Thereafter, issues related to zoning became the new battleground. While Boston adopted its conventional zoning in 1924, it only adopted its first historic district laws in 1955, some two decades after New Orleans and Charleston. The reason for such a delay, according to Holleran, was the fact that the preservation movement had been uncoupled from the planning and parks movements by Appleton's art-historical definition of preservation. The author does credit Appleton's "consistency and comprehensiveness," however, in eventually making those historic districts feasible (p. 267). Yet, he concludes that "preservationism grew increasingly irrelevant to most of Boston's urban landscape" as the city became more modern (p. 277). All the while, zoning became more important, and Holleran provides a spirited defense.
Boston's "Changeful Times" is written from the perspective of a planner, but its analysis would have benefited from a more extensive discussion of the era's history. From the start, Holleran limits his focus to exclude so-called intangible changes in Boston's landscape, such as those caused by ethnicity, race, class, and gender (p. 6). Yet, the creation of the Back Bay and the defense of Beacon Hill had as much to do with Boston's affluent trying to escape the immigrants as seeking permanence and stability. The author announces his intention of examining "the culture of city building, the working suppositions of the many people who were involved in making cities" (p. 8), but he sidesteps much of the "real" Boston of that day. Other than the campaign to save Paul Revere's house, for example, Holleran misses the North End. Ironically, its own permanence was jeopardized not by its Italian and Eastern European immigrants who commonly sought family and cultural stability, but by the Yankee planners who at variously times sought to demolish its buildings and disperse its residents. In 1933 planners won a small victory with the demolition of a city block for the construction of the Paul Revere Mall.
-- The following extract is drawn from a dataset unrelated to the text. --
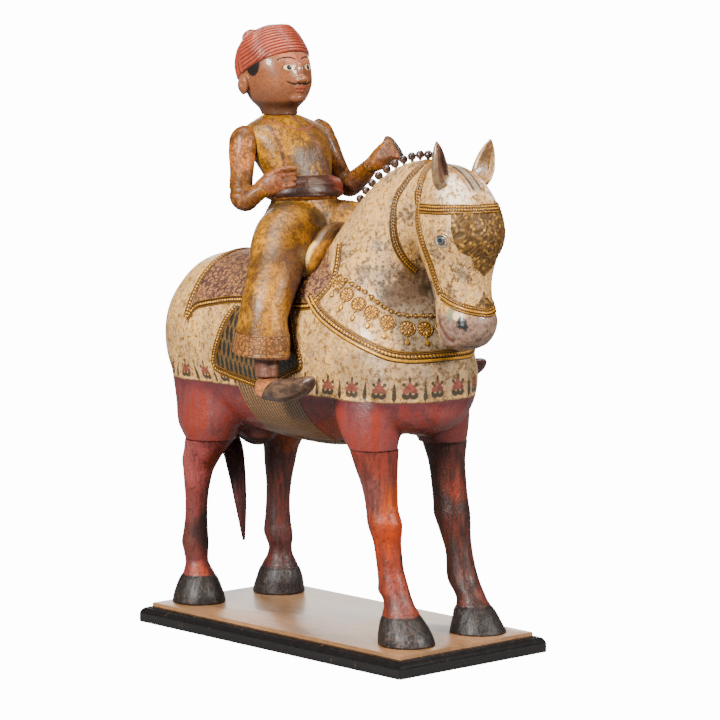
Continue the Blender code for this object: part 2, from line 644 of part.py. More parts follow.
SASH = [
    (0, 0.095, 0.818, 88, 0.062, 0.050, 0.050, 2, 2),
    (0, 0.096, 0.825, 88, 0.076, 0.063, 0.063, 2, 2),
    (0, 0.099, 0.842, 88, 0.081, 0.067, 0.066, 2, 2),
    (0, 0.103, 0.858, 88, 0.077, 0.064, 0.062, 2, 2),
    (0, 0.106, 0.866, 88, 0.064, 0.052, 0.050, 2, 2),
]
# Row: x, y, z, half thickness away from the horse, half width along it
THIGH = [
    (-0.030, 0.080, 0.772, 0.050, 0.056),
    (-0.078, 0.053, 0.757, 0.060, 0.060),
    (-0.117, 0.020, 0.733, 0.066, 0.059),
    (-0.155, -0.012, 0.700, 0.060, 0.057),
    (-0.182, -0.027, 0.660, 0.053, 0.055),
    (-0.200, -0.028, 0.620, 0.046, 0.054),
    (-0.203, -0.020, 0.580, 0.047, 0.055),
    (-0.204, -0.017, 0.551, 0.049, 0.059),
]
ANKLE = [
    (-0.204, -0.028, 0.580, 0.021, 0.022),
    (-0.204, -0.031, 0.545, 0.021, 0.022),
    (-0.204, -0.033, 0.5135, 0.021, 0.023),
]
FOOT = [
    (-0.202, -0.011, 0.488, 0, 0.008, 0.010, 0.010, 2, 2),
    (-0.202, -0.015, 0.490, 0, 0.016, 0.018, 0.017, 2, 2.4),
    (-0.203, -0.024, 0.492, 0, 0.021, 0.0205, 0.020, 2.6, 2.6),
    (-0.204, -0.042, 0.492, 0, 0.022, 0.0207, 0.0205, 2.6, 2.8),
    (-0.206, -0.062, 0.492, 0, 0.023, 0.0200, 0.0205, 2.2, 2.8),
    (-0.208, -0.090, 0.492, 0, 0.025, 0.0220, 0.0195, 2, 2.8),
    (-0.210, -0.118, 0.496, 0, 0.025, 0.0220, 0.0170, 2, 2.6),
    (-0.212, -0.145, 0.505, 0, 0.021, 0.0190, 0.0140, 2, 2.2),
    (-0.214, -0.163, 0.514, 0, 0.014, 0.0120, 0.0090, 2, 2),
    (-0.215, -0.171, 0.520, 0, 0.006, 0.0050, 0.0045, 2, 2),
]
ARM_RIGHT = [
    (-0.086, 0.156, 0.951, 0.014, 0.017),
    (-0.097, 0.155, 0.940, 0.021, 0.025),
    (-0.103, 0.152, 0.920, 0.022, 0.026),
    (-0.108, 0.148, 0.880, 0.021, 0.023),
    (-0.112, 0.146, 0.845, 0.020, 0.022),
    (-0.113, 0.143, 0.824, 0.020, 0.021),
    (-0.111, 0.134, 0.821, 0.020, 0.020),
    (-0.106, 0.123, 0.829, 0.019, 0.019),
    (-0.099, 0.112, 0.838, 0.017, 0.017),
    (-0.093, 0.103, 0.845, 0.015, 0.015),
]
HAND_RIGHT = [
    (-0.098, 0.112, 0.840, 0.016, 0.015),
    (-0.090, 0.099, 0.848, 0.019, 0.014),
    (-0.081, 0.087, 0.856, 0.020, 0.012),
    (-0.072, 0.076, 0.863, 0.017, 0.011),
    (-0.060, 0.065, 0.868, 0.013, 0.008),
]
ARM_LEFT = [
    (0.080, 0.157, 0.961, 0.012, 0.016),
    (0.090, 0.152, 0.949, 0.020, 0.023),
    (0.099, 0.145, 0.925, 0.022, 0.024),
    (0.107, 0.130, 0.886, 0.021, 0.022),
    (0.113, 0.115, 0.856, 0.021, 0.022),
    (0.115, 0.098, 0.842, 0.021, 0.022),
    (0.113, 0.070, 0.856, 0.020, 0.021),
    (0.107, 0.040, 0.873, 0.017, 0.018),
    (0.103, 0.020, 0.886, 0.014, 0.017),
]
HAND_LEFT = [
    (0.103, 0.022, 0.884, 0.015, 0.014),
    (0.108, 0.014, 0.890, 0.018, 0.016),
    (0.115, 0.006, 0.898, 0.021, 0.018),
    (0.124, -0.005, 0.908, 0.022, 0.017),
    (0.134, -0.018, 0.921, 0.022, 0.016),
]
SKULL = [
    (0, 0.164, 0.9783, 90, 0.034, 0.033, 0.033, 2, 2),
    (0, 0.165, 0.990, 90, 0.036, 0.034, 0.043, 2, 2),
    (0, 0.164, 1.004, 88, 0.047, 0.050, 0.060, 2, 2),
    (0, 0.167, 1.022, 84, 0.056, 0.064, 0.066, 2.1, 2),
    (0, 0.174, 1.045, 82, 0.061, 0.072, 0.072, 2.1, 2),
    (0, 0.182, 1.072, 80, 0.064, 0.072, 0.077, 2.1, 2),
    (0, 0.190, 1.098, 78, 0.058, 0.064, 0.072, 2.1, 2),
    (0, 0.196, 1.120, 76, 0.048, 0.048, 0.060, 2, 2),
    (0, 0.197, 1.135, 76, 0.020, 0.024, 0.024, 2, 2),
]
TURBAN = [
    (0, 0.1770, 1.0665, 63, 0.0660, 0.069, 0.077, 1.9, 2),
    (0, 0.1800, 1.0725, 63, 0.0685, 0.072, 0.080, 1.9, 2),
    (0, 0.1870, 1.0870, 63, 0.0690, 0.070, 0.080, 1.9, 2),
    (0, 0.1920, 1.1030, 64, 0.0660, 0.063, 0.076, 1.9, 2),
    (0, 0.1960, 1.1200, 66, 0.0570, 0.053, 0.065, 2, 2),
    (0, 0.1975, 1.1345, 70, 0.0400, 0.042, 0.046, 2, 2),
    (0, 0.1970, 1.1445, 76, 0.0120, 0.014, 0.014, 2, 2),
]
# Features on the middle line and, where x isn't 0, on both sides: centre, radii
FEATURES = [
    ((0, 0.1060, 1.0600), (0.0070, 0.0090, 0.0170)),
    ((0, 0.0980, 1.0465), (0.0085, 0.0120, 0.0075)),
    ((0.0085, 0.1030, 1.0445), (0.0055, 0.0080, 0.0050)),
    ((0, 0.1060, 1.0305), (0.0160, 0.0085, 0.0036)),
    ((0, 0.1070, 1.0240), (0.0125, 0.0085, 0.0042)),
    ((0, 0.1130, 1.0110), (0.0180, 0.0120, 0.0110)),
    ((0.0215, 0.1220, 1.0810), (0.0160, 0.0075, 0.0045)),
    ((0.0230, 0.1220, 1.0680), (0.0120, 0.0090, 0.0062)),
    ((0.0640, 0.1940, 1.0360), (0.0080, 0.0130, 0.0200)),
    ((0, 0.2440, 1.1200), (0.0195, 0.0175, 0.0170)),
]


def make_rider_body(horse, material, collection, cutters):
    bm = bmesh.new()
    for table in (HIPS, TORSO, SASH):
        body_loft(bm, table, count=18, sides=24)
    for table in (THIGH, mirrored(THIGH), ANKLE, mirrored(ANKLE)):
        limb_loft(bm, table, flat=(table[0][0], 0.0, 0.03), count=16, sides=18)
    rider = melted("rider_body", bm, 0.005, 4, 1000, collection)
    for side in (-1, 1):
        x = side * 0.204
        low, high = (x - 0.04, -0.09, 0.44), (x + 0.04, 0.03, 0.5135)
        combine(rider, box_cutter(low, high, cutters), "DIFFERENCE")
    combine(rider, box_cutter((-0.1, 0.05, 0.978), (0.1, 0.25, 1.2), cutters), "DIFFERENCE")
    combine(rider, swollen(horse, 0.0005, cutters), "DIFFERENCE")
    return finish(rider, material)


def make_arm(name, tables, body, material, collection, cutters):
    bm = bmesh.new()
    for table in tables:
        flat = (0.0, 0.0, 1.0) if table[0][2] < 0.9 else (1.0, 0.0, 0.0)
        limb_loft(bm, table, flat, count=14, sides=14)
    arm = melted(name, bm, 0.004, 3, 320, collection)
    combine(arm, swollen(body, 0.0005, cutters), "DIFFERENCE")
    return finish(arm, material)


def make_foot(name, table, material, collection):
    bm = bmesh.new()
    body_loft(bm, table, count=11, sides=10)
    foot = add_object(name, mesh_of(bm, name), material, collection)
    return finish(foot, material, 60.0)


def make_head(material, collection):
    bm = bmesh.new()
    body_loft(bm, SKULL, count=26, sides=24)
    body_loft(bm, TURBAN, count=20, sides=24)
    for (x, y, z), radii in FEATURES:
        for side in (-1, 1) if x else (1,):
            ball(bm, (side * x, y, z), radii)
    head = melted("rider_head", bm, 0.0030, 2, 860, collection)
    return finish(head, material)


def main():
    clear_scene()
    parts = new_collection("horse_and_rider")
    cutters = new_collection("cutters", hidden=True)
    brown = paint("board_brown", (0.36, 0.24, 0.14), 0.45)
    ebony = paint("ebonised", (0.03, 0.027, 0.028), 0.3)
    cream = paint("cream_paint", (0.62, 0.54, 0.42), 0.5)
    red = paint("red_paint", (0.42, 0.08, 0.04), 0.45)
    gilt = paint("gilt", (0.55, 0.33, 0.08), 0.35)
    ochre = paint("ochre_paint", (0.48, 0.27, 0.06), 0.4)
    skin = paint("skin_paint", (0.34, 0.13, 0.05), 0.35)
    make_board(brown, parts)
    long_run, short_run = BOARD_LENGTH, BOARD_WIDTH
    make_moulding("moulding_rear", short_run, long_run / 2, 0, ebony, parts)
    make_moulding("moulding_right", long_run, short_run / 2, 1, ebony, parts)
    make_moulding("moulding_front", short_run, long_run / 2, 2, ebony, parts)
    make_moulding("moulding_left", long_run, short_run / 2, 3, ebony, parts)
    horse = make_horse(cream, parts, cutters)
    for name, (rows, x, low, high) in LEGS.items():
        make_leg(name, rows, x, red, parts)
    make_tail(horse, red, parts, cutters)
    make_ear("ear_right", EAR, horse, cream, parts, cutters)
    make_ear("ear_left", mirrored(EAR), horse, cream, parts, cutters)
    make_beads(horse, ebony, parts)
    rider = make_rider_body(horse, ochre, parts, cutters)
    make_pommel(horse, rider, gilt, parts, cutters)
    make_arm("arm_right", (ARM_RIGHT, HAND_RIGHT), rider, skin, parts, cutters)
    make_arm("arm_left", (ARM_LEFT, HAND_LEFT), rider, skin, parts, cutters)
    make_foot("foot_right", FOOT, skin, parts)
    make_foot("foot_left", mirrored(FOOT), skin, parts)
    make_head(skin, parts)


main()
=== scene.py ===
"""Painted and lacquered wooden horse with its rider, on a board with an ebonised moulding.

Metres, +Z up. The horse faces -Y, and its right side, at -X, is the near side in the camera.
"""
import math

import bmesh
import bpy
import numpy as np
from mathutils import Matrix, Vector


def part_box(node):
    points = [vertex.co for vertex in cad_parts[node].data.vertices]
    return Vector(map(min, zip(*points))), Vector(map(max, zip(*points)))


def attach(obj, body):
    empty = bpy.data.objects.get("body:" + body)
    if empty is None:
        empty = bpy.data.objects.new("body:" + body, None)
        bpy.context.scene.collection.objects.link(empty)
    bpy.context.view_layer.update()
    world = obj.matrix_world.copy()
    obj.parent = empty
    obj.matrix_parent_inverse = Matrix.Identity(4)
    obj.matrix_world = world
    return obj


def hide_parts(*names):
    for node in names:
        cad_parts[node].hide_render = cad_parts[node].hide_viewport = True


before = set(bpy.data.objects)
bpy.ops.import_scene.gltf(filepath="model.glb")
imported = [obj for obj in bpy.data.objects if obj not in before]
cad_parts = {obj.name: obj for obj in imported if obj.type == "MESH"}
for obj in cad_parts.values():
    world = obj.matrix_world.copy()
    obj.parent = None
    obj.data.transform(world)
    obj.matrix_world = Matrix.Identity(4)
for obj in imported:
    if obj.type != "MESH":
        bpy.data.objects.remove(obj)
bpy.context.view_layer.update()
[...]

Another neighborhood essentially unmentioned is the old West End. Once a middle-class district, it had become a patchwork of immigrants living in boarding houses and tenements by the late nineteenth century. Holleran rightly criticizes Appleton's "purist preservationism" for "driv[ing] people with broader and more heterogeneous interests elsewhere" (p. 270), but he turns a blind eye toward city planners. Their own prejudice against cultural heterogeneity, voiced openly at the time, would lead to the urban atrocity that Jane Jacobs lamented when almost the entire West End was demolished for so-called urban renewal. Reminiscent of the Vietnam War, planners seemed to be saying that the neighborhood had to be destroyed in order to save it. That's what prompted architectural critic Robert Campbell in Cityscapes of Boston: An American City Through Time (New York: Houghton Mifflin, 1992) to see SPNEA's architecturally-refined headquarters as cold and aloof in a sterile setting. It's therefore hard to understand Boston's "changeful times" without the North or West Ends.
In other ways, Holleran de-emphasizes the volatility of the era. He aptly shows that the propertied classes were anything but united at the time, but what about the restless multitudes whose every movement affected those with wealth? Surely planners and preservationists had things to say about class problems, as they did during the "Boston-1915" movement, which the author overlooked. While this reviewer has placed the preservation movement in the context of progressivism, Holleran's setting is the City Beautiful Movement. Such a reading led him, for example, to narrow the work of English reformer C.R. Ashbee, who actually wore many hats; he was also a socialist who criticized uncontrolled capitalism. Similarly, Holleran's focus group is almost entirely male, but he does acknowledge that it was Mary Hemenway's money that saved the Old South Church. He mentions further that Beacon Hill was a hotbed of preservationist sentiment, but leaves unstated the fact that its women not only opened their pocketbooks to the cause but often irritated their male counterparts about the work to be done. Readers would have benefited from more description and analysis of the conflict or consensus between the classes and sexes.
Throughout, Holleran frames his analysis by employing a sense of preservation that was developed in the post-urban-renewal generation. As a result, he can approvingly quote Charles Hosmer that "the number of houses lost in New England was remarkably small between 1910 and 1947" (p. 238). Similarly, he can argue that zoning has worked in Boston, despite its major changes, because "almost all of the icons that those Bostonians set out to save remain saved" (p. 273). Yet, Hosmer's accent on stylized and antiquarian architecture is nowadays considered static, while the preservation of icons is but one small element in the preservation movement. Holleran endorses a definition of preservation as "curatorial management" of the built world that James Marston Fitch developed in his Historic Preservation: Curatorial Management of the Built World (New York: McGraw Hill,1982). Certainly these approaches have their own logic, but today's social and cultural historians, as well as an increasing number of preservationists, endorse a more holistic approach, whereby the goal of preservation is the conservation of a sustainable, diverse human and material landscape. Had Holleran considered such an approach, he would have asked even more penetrating questions about Boston's "changeful times."